Les autorités évacuaient par autocar des centaines de touristes jusqu'à Surabaya, à environ 13 heures de route, d'où ils pourront sortir du pays.
«Nous préparons 10 autocars, et davantage devraient être prêts dans le courant de la journée», a dit le chef de l'agence des transports de Bali, Agung Sudarsana.
L'aéroport de l'île de Lombok, autre destination touristique très prisée à l'est de Bali, a fermé à plusieurs reprises ces derniers jours. Il était ouvert mardi mais ce pourrait n'être que temporaire, selon les autorités.
La dernière éruption du mont Agung, en 1963, avait fait 1.600 morts, l'une des plus meurtrières dans un pays qui compte près de 130 volcans actifs. Dewa Gede Subagia, âgé aujourd'hui de 67 ans, était déjà là.
«Je suis très inquiet car j'ai déjà vécu ça», dit-il à l'AFP dans le centre où il s'est réfugié dans le village de Rendang. «J'espère que cette fois-ci, ça ne durera pas trop longtemps. En 1963, j'étais parti quatre mois».
Incertitude
Mais les spécialistes estiment que l'activité au mont Agung est comparable à ce qui s'était produit voici un demi-siècle, lorsque le volcan avait envoyé dans l'atmosphère suffisamment de débris -- environ un milliard de tonnes -- pour rafraîchir la température mondiale de 0,2 à 0,3 degrés Celsius pendant un an environ.

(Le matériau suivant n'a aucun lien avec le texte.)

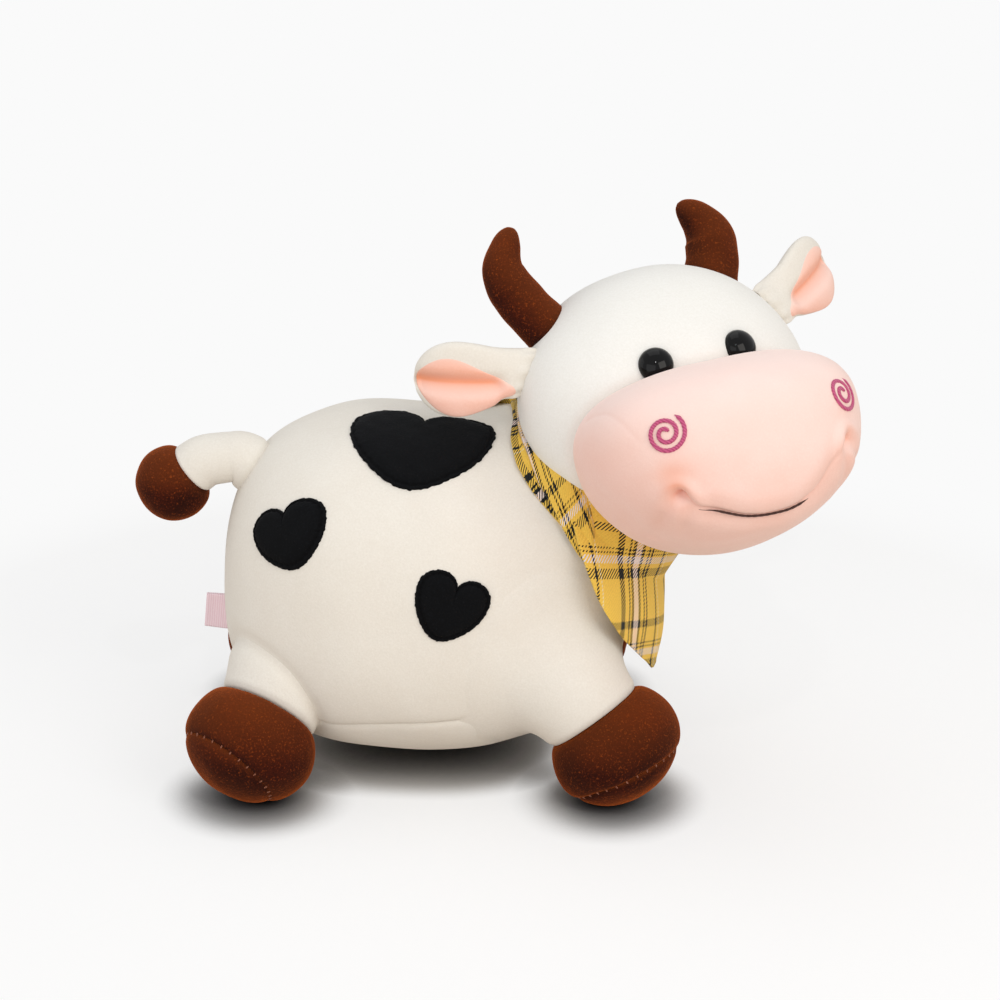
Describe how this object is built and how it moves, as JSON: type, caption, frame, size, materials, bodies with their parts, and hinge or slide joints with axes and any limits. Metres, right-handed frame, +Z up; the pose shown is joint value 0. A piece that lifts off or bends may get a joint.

«Ce que nous observons en ce moment, ce sont de petites explosions, qui rejettent des gaz chauds et des fragments de roche fondue ou des cendres», explique David Pyle, professeur des sciences de la Terre à l'Université d'Oxford.
«La probabilité d'une grande éruption est élevée mais cela pourrait prendre des jours ou des semaines avant que cela ne se produise», a-t-il cependant ajouté.
Le mont Agung est craint car il s'agit d'un volcan de type «explosif». Riches en eau, ces volcans sont susceptibles de générer des explosions importantes avec projection d'énormes quantités de débris et de cendres brûlants, très haut dans l'atmosphère.
Le volcan a donné les premiers signes de réveil en septembre, nécessitant l'évacuation de 144.000 habitants. L'activité avait semblé se calmer fin octobre, et l'alerte avait été rabaissée, ce qui avait convaincu des milliers de personnes de rentrer. Jusqu'à ce qu'il se remette à gronder voici quelques jours.
L'Indonésie, un archipel d'Asie du Sud-Est qui compte plus de 17.000 îles et îlots, est situé sur la «ceinture de feu» du Pacifique, où la collision de plaques tectoniques provoque de fréquents séismes et une importante activité volcanique.